Post by curmudgeon » Fri Sep 19, 2014 9:27 pm

Having been to both over the years, I'll throw in a few thoughts. Recognize that different things appeal to different people, so apply your own filter to what you get here...

If flying on Air New Zealand, think about adding a stopover in the Cook Islands (Rarotonga). Interesting place, very laid back, and has a weekly flight from LA as well as more frequent flights to NZ.

Both islands of NZ have quite a bit to offer in terms of rural charm and scenery. South Island has more in the way of adventure tourism and more rugged scenery. Be aware that most rental cars will be manual transmission (at least they were a few years ago), which adds another layer to driving on the "wrong side of the road".
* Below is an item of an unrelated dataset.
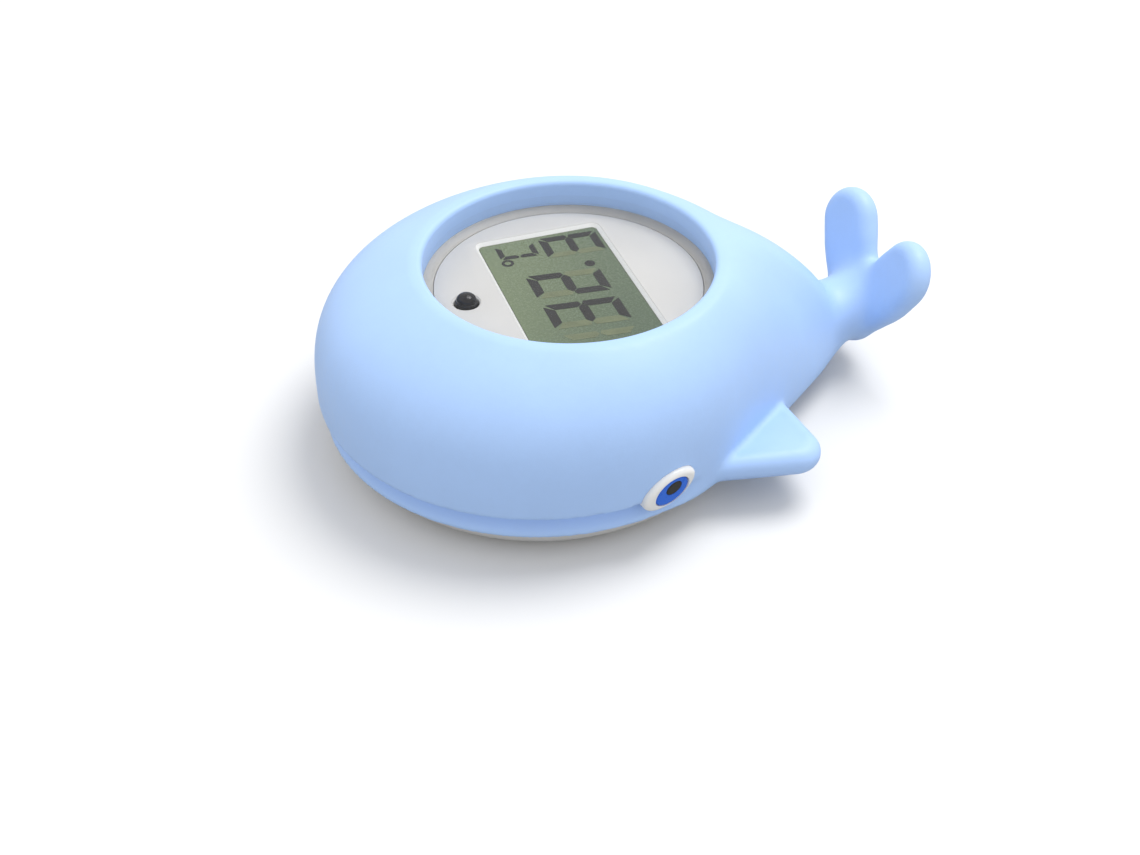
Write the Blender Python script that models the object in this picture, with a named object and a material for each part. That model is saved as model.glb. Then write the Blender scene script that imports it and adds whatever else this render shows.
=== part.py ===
# Baby bath thermometer: a floating whale with a round display module.
# Nose towards -X, tail towards +X, display readable from -Y, +Z up.
# The origin lies on the ground, on the axis of the round module.
import bpy
import bmesh
from math import asin, atan2, cos, pi, radians, sin, sqrt
from mathutils import Matrix, Vector

MM = 0.001

# Clearances
GAP = 0.3 * MM                      # between pieces that touch
SNUG = 0.35 * MM                    # round the module, where the soft body grips it

# Soft body, seen from above: a head circle and a tail circle joined by tangents
HEAD_R = 38.3 * MM
HEAD_X = -5.2 * MM
TAIL_R = 8.0 * MM
TAIL_X = 45.8 * MM
BODY_WALL = 2.2 * MM
CAVITY_TAIL_X = 35.0 * MM           # the tail is solid behind here
CAVITY_TAIL_R = 10.0 * MM

# Soft body, seen from the side
LIP_WIDTH = 2.7 * MM                # from the hole to the outside of the rolled lip
LIP_RISE = 2.4 * MM                 # lip crest above the clear lens
LIP_ROUND = 0.9 * MM
LIP_EDGE = 0.27 * MM                # softened edges of the lip's crest
HEAD_WIDEST_Z = 11.5 * MM
TAIL_WIDEST_Z = 6.4 * MM
HEAD_SKIRT_Z = 6.05 * MM            # lower edge of the jaw
TAIL_SKIRT_Z = 3.8 * MM
HEAD_FULLNESS = 3.2                 # higher is squarer
TAIL_FULLNESS = 1.42
HEAD_START = 49.0                   # degrees round the curve at which the dome leaves the lip
TAIL_START = 2.5
JAW_FULLNESS = 10.0
SKIRT_FULLNESS = 2.6                 # at the tail
MOUTH_DEPTH = 1.4 * MM
MOUTH_END_X = 8.0 * MM              # the mouth has died away here
MOUTH_FADE = 9.0 * MM
SKIRT_CURVE = (                     # share of the way down, share of the mouth's depth
    (0.14, 0.0), (0.18, 1.0), (0.38, 0.75), (0.62, 0.35), (0.85, 0.1), (0.97, 0.0), (1.0, 0.0))
COLLAR_DEPTH = 6.0 * MM             # of the sleeve that hangs round the lens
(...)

For me, the highlight of my AZ trip was snorkeling/diving at the Great Barrier Reef. I did one day on one of the huge boats out of Cairns/Port Douglass, and one day on a much smaller boat. The big boats are a good option for people who are not super comfortable with the open ocean, as there is more space and services on the boat and options for non-swimmers. A smaller boat with 20-30 passengers will have more flexibility to adapt where they go based on weather conditions and be much less of a mob scene in the water.

I found Sydney interesting, but not compelling. It felt like a blend of San Francisco and San Diego.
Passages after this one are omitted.